What you are asked to do:
Extract, word for word, every line from the one containing "started = []" through the one containing "cad_parts[node].hide_render = cad_parts[node].hide_viewport", with both end lines kept.

Records provided:
⁂

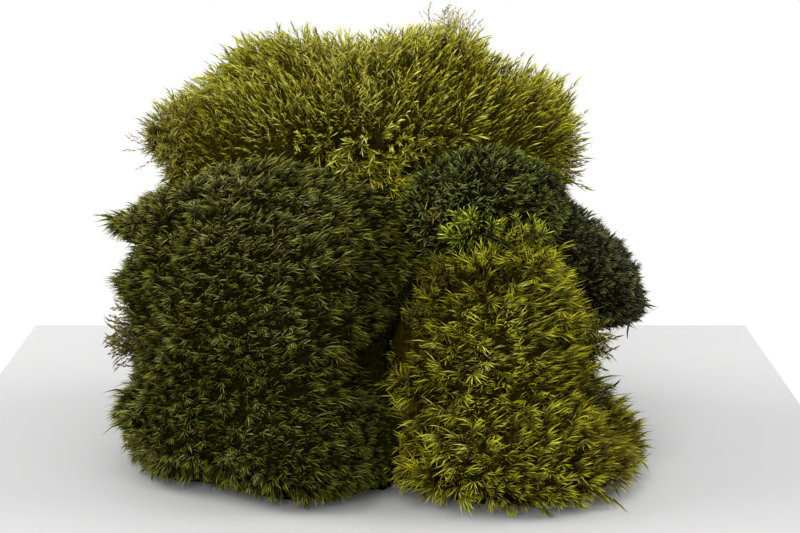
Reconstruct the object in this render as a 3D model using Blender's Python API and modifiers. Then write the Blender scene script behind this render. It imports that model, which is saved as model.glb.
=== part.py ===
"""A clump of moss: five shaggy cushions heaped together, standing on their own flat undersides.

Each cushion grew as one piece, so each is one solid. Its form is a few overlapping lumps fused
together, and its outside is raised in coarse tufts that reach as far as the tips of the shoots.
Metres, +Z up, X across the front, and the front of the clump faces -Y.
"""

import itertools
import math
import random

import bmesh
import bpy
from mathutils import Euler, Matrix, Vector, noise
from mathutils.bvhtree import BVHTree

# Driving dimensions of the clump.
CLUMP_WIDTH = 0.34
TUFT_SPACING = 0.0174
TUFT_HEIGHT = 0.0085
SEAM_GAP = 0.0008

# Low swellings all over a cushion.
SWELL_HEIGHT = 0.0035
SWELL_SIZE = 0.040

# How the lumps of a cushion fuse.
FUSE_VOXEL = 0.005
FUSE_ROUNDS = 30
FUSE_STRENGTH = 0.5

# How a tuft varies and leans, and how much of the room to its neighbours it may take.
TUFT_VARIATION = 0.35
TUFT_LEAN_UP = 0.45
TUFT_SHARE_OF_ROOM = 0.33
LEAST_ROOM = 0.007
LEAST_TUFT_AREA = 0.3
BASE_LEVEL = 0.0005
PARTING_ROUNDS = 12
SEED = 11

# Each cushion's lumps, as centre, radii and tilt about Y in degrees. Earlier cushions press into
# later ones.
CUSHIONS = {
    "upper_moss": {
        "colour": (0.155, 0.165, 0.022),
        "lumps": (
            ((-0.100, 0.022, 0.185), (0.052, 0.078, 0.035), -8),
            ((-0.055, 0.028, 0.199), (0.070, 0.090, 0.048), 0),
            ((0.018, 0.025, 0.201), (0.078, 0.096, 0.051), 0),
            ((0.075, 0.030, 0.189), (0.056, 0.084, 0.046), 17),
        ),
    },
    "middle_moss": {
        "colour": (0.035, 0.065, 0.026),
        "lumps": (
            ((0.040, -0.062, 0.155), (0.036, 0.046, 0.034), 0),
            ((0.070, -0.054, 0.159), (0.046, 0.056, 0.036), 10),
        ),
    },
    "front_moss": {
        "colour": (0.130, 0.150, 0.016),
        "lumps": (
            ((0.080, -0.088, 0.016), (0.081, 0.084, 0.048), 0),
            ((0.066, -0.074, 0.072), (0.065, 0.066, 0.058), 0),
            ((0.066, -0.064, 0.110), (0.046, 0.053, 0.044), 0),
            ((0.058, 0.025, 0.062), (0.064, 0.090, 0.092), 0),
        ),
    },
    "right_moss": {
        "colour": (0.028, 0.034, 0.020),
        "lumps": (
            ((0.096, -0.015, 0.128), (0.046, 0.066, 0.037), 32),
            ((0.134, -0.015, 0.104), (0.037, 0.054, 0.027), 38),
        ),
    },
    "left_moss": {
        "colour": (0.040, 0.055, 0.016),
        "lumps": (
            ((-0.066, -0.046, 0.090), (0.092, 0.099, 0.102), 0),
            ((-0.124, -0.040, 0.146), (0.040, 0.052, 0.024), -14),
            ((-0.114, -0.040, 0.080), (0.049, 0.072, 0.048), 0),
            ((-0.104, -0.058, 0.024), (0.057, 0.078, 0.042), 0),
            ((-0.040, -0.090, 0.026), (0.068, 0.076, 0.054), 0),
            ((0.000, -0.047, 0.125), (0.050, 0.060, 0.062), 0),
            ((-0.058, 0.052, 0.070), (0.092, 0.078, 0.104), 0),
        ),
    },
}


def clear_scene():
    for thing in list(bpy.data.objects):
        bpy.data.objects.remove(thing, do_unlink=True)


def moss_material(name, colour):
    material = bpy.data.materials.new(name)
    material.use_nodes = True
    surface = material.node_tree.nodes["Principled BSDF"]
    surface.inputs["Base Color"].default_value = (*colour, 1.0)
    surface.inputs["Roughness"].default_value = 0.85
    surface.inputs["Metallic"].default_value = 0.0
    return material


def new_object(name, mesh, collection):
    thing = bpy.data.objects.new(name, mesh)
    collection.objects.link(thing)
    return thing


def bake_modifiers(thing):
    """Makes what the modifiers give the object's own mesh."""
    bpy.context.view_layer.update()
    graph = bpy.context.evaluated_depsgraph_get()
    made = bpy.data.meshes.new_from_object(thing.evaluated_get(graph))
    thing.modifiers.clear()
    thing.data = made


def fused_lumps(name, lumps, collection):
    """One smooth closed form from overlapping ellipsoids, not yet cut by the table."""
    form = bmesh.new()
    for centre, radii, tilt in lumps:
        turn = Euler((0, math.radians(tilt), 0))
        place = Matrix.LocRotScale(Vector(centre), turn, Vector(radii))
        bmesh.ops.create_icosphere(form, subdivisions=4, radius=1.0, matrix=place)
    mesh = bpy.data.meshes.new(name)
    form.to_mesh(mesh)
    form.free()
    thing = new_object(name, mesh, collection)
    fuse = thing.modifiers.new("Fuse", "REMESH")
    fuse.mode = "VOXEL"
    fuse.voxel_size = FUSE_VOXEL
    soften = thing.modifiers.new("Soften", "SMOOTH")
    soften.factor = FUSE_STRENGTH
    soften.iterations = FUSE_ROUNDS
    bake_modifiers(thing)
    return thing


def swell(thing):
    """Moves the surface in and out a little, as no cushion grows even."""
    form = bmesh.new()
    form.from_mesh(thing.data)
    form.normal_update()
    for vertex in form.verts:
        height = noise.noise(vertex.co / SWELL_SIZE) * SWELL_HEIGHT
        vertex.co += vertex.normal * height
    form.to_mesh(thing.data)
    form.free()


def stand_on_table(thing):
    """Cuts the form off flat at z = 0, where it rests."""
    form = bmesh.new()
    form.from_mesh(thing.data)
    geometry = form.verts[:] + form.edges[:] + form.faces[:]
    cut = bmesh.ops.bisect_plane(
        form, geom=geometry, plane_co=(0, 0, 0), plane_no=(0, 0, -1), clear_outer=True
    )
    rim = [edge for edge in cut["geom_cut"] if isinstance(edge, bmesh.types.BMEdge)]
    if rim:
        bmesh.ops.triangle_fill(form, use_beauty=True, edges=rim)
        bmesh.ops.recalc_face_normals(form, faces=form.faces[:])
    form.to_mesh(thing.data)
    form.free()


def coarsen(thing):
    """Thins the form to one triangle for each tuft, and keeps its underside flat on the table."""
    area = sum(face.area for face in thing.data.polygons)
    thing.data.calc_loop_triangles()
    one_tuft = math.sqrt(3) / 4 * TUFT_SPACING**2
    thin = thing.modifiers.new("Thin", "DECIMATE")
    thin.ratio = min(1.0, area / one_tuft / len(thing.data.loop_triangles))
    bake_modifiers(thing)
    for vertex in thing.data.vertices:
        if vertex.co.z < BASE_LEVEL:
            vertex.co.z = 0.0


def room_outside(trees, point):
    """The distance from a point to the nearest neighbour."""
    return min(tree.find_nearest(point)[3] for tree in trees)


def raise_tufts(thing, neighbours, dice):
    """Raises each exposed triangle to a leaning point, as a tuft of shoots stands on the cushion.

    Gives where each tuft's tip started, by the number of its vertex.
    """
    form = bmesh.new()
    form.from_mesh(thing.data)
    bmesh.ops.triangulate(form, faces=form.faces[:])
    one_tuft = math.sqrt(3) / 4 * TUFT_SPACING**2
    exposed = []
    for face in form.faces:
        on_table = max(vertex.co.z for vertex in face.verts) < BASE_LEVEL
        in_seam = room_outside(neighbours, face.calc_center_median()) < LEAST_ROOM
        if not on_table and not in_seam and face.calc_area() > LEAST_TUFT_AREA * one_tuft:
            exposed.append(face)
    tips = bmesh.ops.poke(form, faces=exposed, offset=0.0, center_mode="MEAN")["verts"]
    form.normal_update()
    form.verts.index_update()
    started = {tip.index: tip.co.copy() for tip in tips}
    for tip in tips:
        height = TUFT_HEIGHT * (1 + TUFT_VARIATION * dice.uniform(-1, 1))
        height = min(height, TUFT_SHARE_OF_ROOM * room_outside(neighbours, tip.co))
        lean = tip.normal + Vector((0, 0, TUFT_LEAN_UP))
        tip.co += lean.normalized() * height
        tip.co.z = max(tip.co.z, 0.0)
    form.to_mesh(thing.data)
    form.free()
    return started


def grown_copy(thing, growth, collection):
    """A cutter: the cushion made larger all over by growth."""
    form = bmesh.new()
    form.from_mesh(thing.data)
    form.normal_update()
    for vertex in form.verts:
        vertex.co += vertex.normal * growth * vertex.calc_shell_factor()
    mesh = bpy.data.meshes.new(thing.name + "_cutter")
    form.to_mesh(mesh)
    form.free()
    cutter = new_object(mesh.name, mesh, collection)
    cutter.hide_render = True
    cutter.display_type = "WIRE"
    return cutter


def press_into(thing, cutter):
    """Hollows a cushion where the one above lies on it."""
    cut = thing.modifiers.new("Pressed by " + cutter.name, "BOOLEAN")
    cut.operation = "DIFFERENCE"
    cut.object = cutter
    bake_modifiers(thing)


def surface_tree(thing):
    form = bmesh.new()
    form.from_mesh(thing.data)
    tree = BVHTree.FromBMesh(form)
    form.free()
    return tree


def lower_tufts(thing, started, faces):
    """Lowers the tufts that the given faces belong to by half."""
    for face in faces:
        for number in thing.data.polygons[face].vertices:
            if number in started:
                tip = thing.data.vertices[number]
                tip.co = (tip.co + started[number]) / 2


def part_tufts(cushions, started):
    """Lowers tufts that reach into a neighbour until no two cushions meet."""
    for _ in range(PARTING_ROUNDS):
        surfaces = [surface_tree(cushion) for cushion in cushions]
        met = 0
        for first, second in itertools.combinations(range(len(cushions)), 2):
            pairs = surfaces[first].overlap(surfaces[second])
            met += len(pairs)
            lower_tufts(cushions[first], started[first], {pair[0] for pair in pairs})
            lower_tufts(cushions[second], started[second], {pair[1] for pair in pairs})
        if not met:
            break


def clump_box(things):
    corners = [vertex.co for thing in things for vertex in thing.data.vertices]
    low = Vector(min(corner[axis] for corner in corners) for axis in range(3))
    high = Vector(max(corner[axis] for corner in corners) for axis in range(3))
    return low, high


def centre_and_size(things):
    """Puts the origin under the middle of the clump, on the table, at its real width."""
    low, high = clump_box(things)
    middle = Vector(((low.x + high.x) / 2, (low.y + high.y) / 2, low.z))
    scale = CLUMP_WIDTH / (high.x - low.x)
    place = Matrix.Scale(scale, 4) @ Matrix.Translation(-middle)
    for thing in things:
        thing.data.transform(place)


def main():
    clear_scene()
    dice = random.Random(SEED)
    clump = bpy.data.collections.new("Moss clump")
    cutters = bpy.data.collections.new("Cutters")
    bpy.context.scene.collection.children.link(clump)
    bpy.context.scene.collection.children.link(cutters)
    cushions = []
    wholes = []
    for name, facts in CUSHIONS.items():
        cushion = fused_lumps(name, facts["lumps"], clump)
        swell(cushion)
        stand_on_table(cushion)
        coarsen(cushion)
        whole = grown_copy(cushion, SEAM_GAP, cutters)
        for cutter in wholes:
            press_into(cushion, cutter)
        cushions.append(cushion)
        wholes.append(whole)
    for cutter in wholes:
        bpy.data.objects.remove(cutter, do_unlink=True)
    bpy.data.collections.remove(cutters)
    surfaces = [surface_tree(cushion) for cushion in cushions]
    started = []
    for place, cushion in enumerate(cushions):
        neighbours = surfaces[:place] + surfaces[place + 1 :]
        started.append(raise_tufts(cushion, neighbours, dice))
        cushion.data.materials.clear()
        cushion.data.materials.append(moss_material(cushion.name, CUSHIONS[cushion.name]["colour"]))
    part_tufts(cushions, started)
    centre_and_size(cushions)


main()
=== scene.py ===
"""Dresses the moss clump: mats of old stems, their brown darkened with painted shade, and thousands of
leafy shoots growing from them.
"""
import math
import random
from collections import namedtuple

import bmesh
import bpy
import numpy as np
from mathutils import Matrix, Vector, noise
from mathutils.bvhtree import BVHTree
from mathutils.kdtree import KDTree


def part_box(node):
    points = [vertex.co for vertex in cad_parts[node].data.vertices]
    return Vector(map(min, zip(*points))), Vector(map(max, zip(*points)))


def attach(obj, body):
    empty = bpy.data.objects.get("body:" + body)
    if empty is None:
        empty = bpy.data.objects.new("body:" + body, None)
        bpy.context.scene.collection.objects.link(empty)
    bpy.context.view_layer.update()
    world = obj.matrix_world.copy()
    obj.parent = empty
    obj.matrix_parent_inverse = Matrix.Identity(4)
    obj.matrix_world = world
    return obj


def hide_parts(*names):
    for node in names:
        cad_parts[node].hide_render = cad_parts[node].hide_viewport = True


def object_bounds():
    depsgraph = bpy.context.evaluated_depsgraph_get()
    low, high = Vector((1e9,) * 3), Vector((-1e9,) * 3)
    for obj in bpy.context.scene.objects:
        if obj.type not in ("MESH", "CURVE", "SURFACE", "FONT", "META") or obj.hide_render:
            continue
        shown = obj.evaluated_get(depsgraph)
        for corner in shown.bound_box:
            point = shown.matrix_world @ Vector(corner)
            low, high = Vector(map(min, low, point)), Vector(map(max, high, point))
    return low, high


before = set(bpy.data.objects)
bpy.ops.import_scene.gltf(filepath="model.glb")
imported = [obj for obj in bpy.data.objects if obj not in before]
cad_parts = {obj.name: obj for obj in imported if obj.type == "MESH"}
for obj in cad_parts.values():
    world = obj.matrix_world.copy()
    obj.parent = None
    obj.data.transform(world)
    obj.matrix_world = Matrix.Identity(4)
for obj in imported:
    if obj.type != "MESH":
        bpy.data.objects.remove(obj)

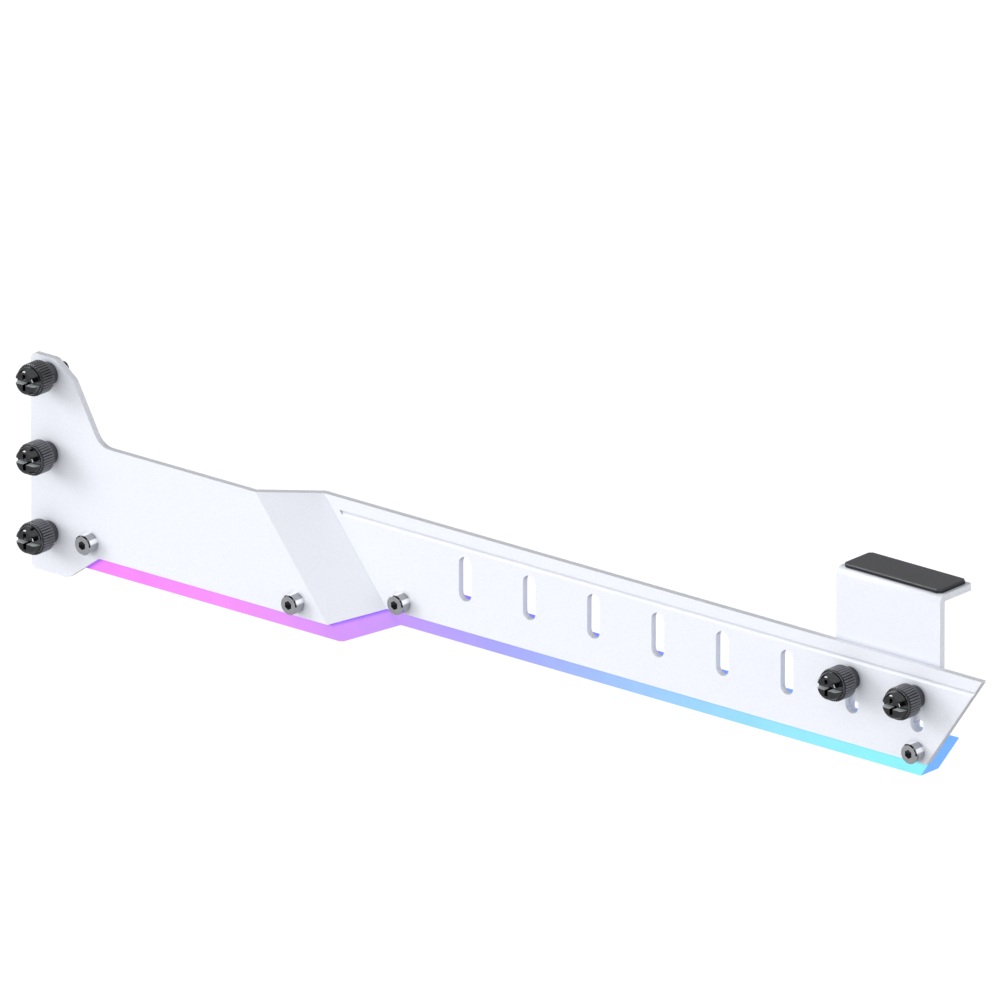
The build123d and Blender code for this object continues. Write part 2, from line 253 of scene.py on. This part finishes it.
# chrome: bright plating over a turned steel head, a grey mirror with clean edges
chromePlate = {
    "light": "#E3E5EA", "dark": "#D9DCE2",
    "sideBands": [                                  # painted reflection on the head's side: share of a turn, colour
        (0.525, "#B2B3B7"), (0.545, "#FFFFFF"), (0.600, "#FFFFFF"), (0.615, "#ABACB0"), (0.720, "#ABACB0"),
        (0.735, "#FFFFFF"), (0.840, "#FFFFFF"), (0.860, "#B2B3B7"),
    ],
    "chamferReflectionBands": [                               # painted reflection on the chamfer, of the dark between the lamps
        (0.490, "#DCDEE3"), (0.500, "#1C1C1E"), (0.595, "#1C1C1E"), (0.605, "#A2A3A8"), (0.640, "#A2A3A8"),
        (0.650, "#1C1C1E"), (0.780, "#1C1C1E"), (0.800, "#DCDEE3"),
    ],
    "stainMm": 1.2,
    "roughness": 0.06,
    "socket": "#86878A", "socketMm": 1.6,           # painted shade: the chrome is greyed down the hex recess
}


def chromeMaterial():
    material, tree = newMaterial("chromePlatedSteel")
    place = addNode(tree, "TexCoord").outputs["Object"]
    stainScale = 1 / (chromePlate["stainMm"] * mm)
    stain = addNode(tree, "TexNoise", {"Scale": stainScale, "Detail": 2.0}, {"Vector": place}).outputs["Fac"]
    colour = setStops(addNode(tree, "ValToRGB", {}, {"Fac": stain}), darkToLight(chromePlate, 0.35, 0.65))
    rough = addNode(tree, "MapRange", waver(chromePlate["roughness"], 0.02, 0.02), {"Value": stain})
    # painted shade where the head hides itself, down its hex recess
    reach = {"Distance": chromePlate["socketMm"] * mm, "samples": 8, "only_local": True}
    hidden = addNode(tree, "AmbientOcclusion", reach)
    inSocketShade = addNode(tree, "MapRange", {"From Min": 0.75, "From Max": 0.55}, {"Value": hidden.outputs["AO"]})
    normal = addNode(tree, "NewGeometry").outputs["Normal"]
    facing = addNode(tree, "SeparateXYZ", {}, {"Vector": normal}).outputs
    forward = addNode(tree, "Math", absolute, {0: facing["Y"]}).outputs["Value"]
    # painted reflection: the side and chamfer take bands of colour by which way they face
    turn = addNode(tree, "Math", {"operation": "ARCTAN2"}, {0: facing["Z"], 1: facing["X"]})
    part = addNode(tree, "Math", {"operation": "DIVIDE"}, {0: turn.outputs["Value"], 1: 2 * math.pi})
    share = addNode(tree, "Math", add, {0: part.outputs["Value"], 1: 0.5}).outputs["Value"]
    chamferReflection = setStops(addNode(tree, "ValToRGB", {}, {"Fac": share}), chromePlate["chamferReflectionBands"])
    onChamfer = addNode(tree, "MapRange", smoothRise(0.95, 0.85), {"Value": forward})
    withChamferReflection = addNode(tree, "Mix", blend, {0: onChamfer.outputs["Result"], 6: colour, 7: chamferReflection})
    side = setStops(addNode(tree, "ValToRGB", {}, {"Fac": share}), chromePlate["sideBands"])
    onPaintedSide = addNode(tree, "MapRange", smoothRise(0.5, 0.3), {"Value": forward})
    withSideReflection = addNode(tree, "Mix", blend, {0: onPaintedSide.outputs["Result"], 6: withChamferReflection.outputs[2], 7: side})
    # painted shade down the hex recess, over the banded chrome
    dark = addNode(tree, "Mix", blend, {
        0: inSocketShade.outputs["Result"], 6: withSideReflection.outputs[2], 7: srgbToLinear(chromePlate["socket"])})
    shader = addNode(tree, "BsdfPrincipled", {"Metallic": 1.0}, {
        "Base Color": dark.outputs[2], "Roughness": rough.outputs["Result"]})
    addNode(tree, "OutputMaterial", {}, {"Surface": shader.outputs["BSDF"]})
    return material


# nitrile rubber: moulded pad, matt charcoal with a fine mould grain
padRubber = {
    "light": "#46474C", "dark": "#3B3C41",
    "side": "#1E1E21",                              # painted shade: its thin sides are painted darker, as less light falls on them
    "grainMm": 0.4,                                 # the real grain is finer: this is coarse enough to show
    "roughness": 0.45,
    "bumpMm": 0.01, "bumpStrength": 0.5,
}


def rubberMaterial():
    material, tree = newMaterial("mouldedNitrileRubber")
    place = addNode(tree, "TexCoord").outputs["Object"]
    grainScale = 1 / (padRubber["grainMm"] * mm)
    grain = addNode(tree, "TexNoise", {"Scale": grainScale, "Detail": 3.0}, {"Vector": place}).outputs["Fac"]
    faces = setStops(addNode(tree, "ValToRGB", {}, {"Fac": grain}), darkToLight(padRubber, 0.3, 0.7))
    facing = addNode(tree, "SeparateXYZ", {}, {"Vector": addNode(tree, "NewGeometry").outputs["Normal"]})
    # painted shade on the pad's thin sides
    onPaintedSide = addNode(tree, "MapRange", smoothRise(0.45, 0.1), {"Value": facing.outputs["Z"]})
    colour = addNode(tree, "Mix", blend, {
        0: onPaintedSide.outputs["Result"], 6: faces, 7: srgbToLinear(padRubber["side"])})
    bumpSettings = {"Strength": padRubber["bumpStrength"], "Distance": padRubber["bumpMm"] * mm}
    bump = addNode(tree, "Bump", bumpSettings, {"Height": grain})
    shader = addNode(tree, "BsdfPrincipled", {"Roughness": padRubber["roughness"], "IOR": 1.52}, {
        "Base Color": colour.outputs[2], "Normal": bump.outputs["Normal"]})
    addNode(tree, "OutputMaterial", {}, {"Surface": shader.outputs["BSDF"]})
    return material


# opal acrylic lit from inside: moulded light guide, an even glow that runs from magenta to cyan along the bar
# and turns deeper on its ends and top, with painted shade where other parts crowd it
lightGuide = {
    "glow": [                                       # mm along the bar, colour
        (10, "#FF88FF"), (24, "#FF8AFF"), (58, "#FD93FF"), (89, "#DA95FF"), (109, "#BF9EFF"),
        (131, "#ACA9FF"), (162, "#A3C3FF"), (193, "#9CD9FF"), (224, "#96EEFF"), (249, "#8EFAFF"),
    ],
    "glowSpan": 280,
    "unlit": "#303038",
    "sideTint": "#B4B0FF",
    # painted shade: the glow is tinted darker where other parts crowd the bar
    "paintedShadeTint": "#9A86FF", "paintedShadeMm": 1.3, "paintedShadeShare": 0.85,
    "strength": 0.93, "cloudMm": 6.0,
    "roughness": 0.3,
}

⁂

Task output:
    started = []
    for place, cushion in enumerate(cushions):
        neighbours = surfaces[:place] + surfaces[place + 1 :]
        started.append(raise_tufts(cushion, neighbours, dice))
        cushion.data.materials.clear()
        cushion.data.materials.append(moss_material(cushion.name, CUSHIONS[cushion.name]["colour"]))
    part_tufts(cushions, started)
    centre_and_size(cushions)


main()
=== scene.py ===
"""Dresses the moss clump: mats of old stems, their brown darkened with painted shade, and thousands of
leafy shoots growing from them.
"""
import math
import random
from collections import namedtuple

import bmesh
import bpy
import numpy as np
from mathutils import Matrix, Vector, noise
from mathutils.bvhtree import BVHTree
from mathutils.kdtree import KDTree


def part_box(node):
    points = [vertex.co for vertex in cad_parts[node].data.vertices]
    return Vector(map(min, zip(*points))), Vector(map(max, zip(*points)))


def attach(obj, body):
    empty = bpy.data.objects.get("body:" + body)
    if empty is None:
        empty = bpy.data.objects.new("body:" + body, None)
        bpy.context.scene.collection.objects.link(empty)
    bpy.context.view_layer.update()
    world = obj.matrix_world.copy()
    obj.parent = empty
    obj.matrix_parent_inverse = Matrix.Identity(4)
    obj.matrix_world = world
    return obj


def hide_parts(*names):
    for node in names:
        cad_parts[node].hide_render = cad_parts[node].hide_viewport = True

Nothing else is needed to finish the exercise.